The current domains of life consist of bacteria –prokaryotes, the archaea -found in deep sea vents and the eukaryotes that comprise all the animal and plant life on the planet.  It has also been proposed that the archaea and the bacteria preceded the more complex eukaryotic cell type.
William F. Martin, an evolutionary biologist, from Heinrich Heine University in Düsseldorf, Germany, focused his research efforts on finding the progenitor of archaea and bacteria.  To do this, the known genetic structure of members of the archaea and bacteria domains were extensively examined.  This involved the examination of some six million genes representing thousands of microbes.

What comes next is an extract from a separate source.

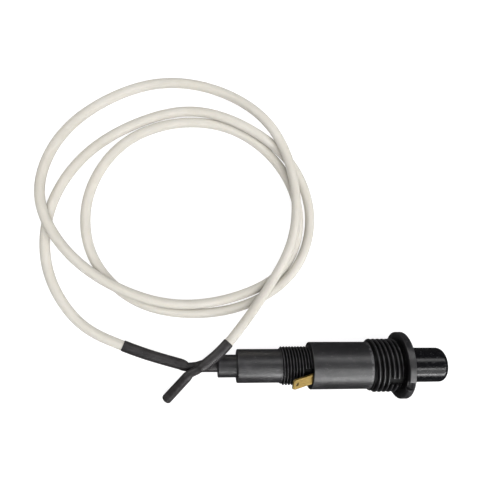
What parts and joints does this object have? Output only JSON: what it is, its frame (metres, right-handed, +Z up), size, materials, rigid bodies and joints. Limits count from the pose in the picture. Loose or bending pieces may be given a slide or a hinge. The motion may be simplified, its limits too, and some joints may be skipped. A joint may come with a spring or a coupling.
{
  "type": "push-button piezo igniter with lead",
  "caption": "Panel-mounted push-button spark igniter: threaded round body with a flange and a sprung button, a spring striker on piezo elements inside, and a white high-tension lead.",
  "frame": {"origin": "on the surface the igniter lies on, under the middle of its body's length and on the body's axis seen from above", "axes": "+X along the body towards the button, +Z up from the surface; the body's axis rises 5.8 degrees towards the button, because it rests on its flange"},
  "size_m": [0.1706, 0.1346, 0.0278],
  "materials": {
    "housing": "matte, finely scuffed",
    "rear_insulator": "satin",
    "button": "polished",
    "guide_sleeve": "satin acetal",
    "return_spring": "bright drawn wire",
    "impact_spring": "bright drawn wire",
    "hammer": "ground",
    "hammer_pin": "ground",
    "anvil": "ground",
    "piezo_front": "fired, unglazed",
    "contact_disc": "rolled",
    "piezo_rear": "fired, unglazed",
    "crystal_sleeve": "satin",
    "ht_electrode": "turned",
    "ground_strap": "rolled, slightly dulled",
    "lead": "satin silicone",
    "conductor_ends": "bare strands",
    "body_terminal": "turned",
    "body_sleeve": "satin heat-shrink",
    "free_sleeve": "satin heat-shrink",
    "free_boot": "satin heat-shrink",
    "free_terminal": "turned"
  },
  "bodies": {
    "body": {"housing": "housing", "rear_insulator": "rear_insulator", "guide_sleeve": "guide_sleeve", "return_spring": "return_spring", "anvil": "anvil", "piezo_front": "piezo_front", "contact_disc": "contact_disc", "piezo_rear": "piezo_rear", "crystal_sleeve": "crystal_sleeve", "ht_electrode": "ht_electrode", "ground_strap": "ground_strap", "lead": "lead", "conductor_ends": "conductor_ends", "body_terminal": "body_terminal", "body_sleeve": "body_sleeve", "free_sleeve": "free_sleeve", "free_boot": "free_boot", "free_terminal": "free_terminal"},
    "button": {"button": "button", "impact_spring": "impact_spring"},
    "hammer": {"hammer": "hammer", "hammer_pin": "hammer_pin"}
  },
  "joints": [
    {"name": "button_press", "type": "slide", "parent": "body", "child": "button", "axis": [-0.9948, 0, -0.1014], "range_m": [0, 0.008], "stiffness_N_per_m": 400, "springref_m": -0.003, "deforming": ["return_spring", "impact_spring"]},
    {"name": "hammer_strike", "type": "slide", "parent": "body", "child": "hammer", "axis": [-0.9948, 0, -0.1014], "range_m": [0, 0.005], "stiffness_N_per_m": 100, "springref_m": -0.002, "deforming": ["impact_spring"]}
  ]
}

From these data, Martin and his colleagues were able to construct evolutionary family trees and were able to deduce that 355 gene families originated from single cell bacteria-like organism.  That organism is referred to as the Last Universal Common Ancestor (LUCA).  Furthermore, it is believed that LUCA lived some four billion years ago when the young earth was barely 500 million years old.
If this conclusion is correct, it clearly proposes that life began very early in the evolution of the planet earth and that the evolution of life was a much longer process than previously envisioned.